We conclude, based on the totality of the circumstances, that appellant knowingly and voluntarily waived his right to a jury trial, and that any failure by the trial court to expressly advise him of that right was harmless. (See Blackburn, supra, 61 Cal.4th at pp. 1136-1137.)
The judgment (order of recommitment) is affirmed.
NOT TO BE PUBLISHED.


PERREN, J.
We concur:


GILBERT, P. J.


TANGEMAN, J.


Jacquelyn H. Duffy, Judge
Superior Court County of San Luis Obispo
______________________________

Christopher L. Haberman, under appointment by the Court of Appeal, for Defendant and Appellant.
Xavier Becerra, Attorney General, Gerald A. Engler, Chief Assistant Attorney General, Lance E. Winters, Senior Assistant Attorney General, Scott A. Taryle, Supervising Deputy Attorney General, and Tannaz Kouhpainezhad, Deputy Attorney General, for Plaintiff and Respondent.

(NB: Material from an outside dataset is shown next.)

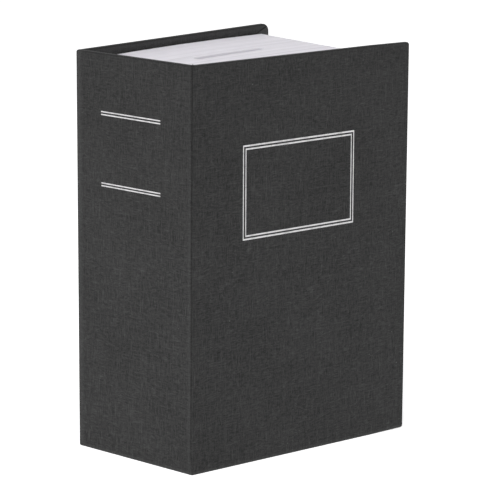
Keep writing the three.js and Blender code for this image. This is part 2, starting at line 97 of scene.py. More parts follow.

Description Edward Darnell appeals an order sustaining a petition for recommitment as a mentally disordered offender (MDO). (Pen. Code, § 2970.) He contends that because the trial court failed to advise him of his right to a jury trial, his waiver of jury was ineffective. (See People v. Blackburn (2015) 61 Cal.4th 1113, 1123-1124 (Blackburn).) We conclude the trial court’s acceptance of appellant’s “personal waiver of a jury trial” without an express advisement was harmless as the record affirmatively shows, based on the totality of the circumstances, that appellant’s waiver was knowing and voluntary. (See id. at pp. 1136-1137.) Accordingly, we affirm.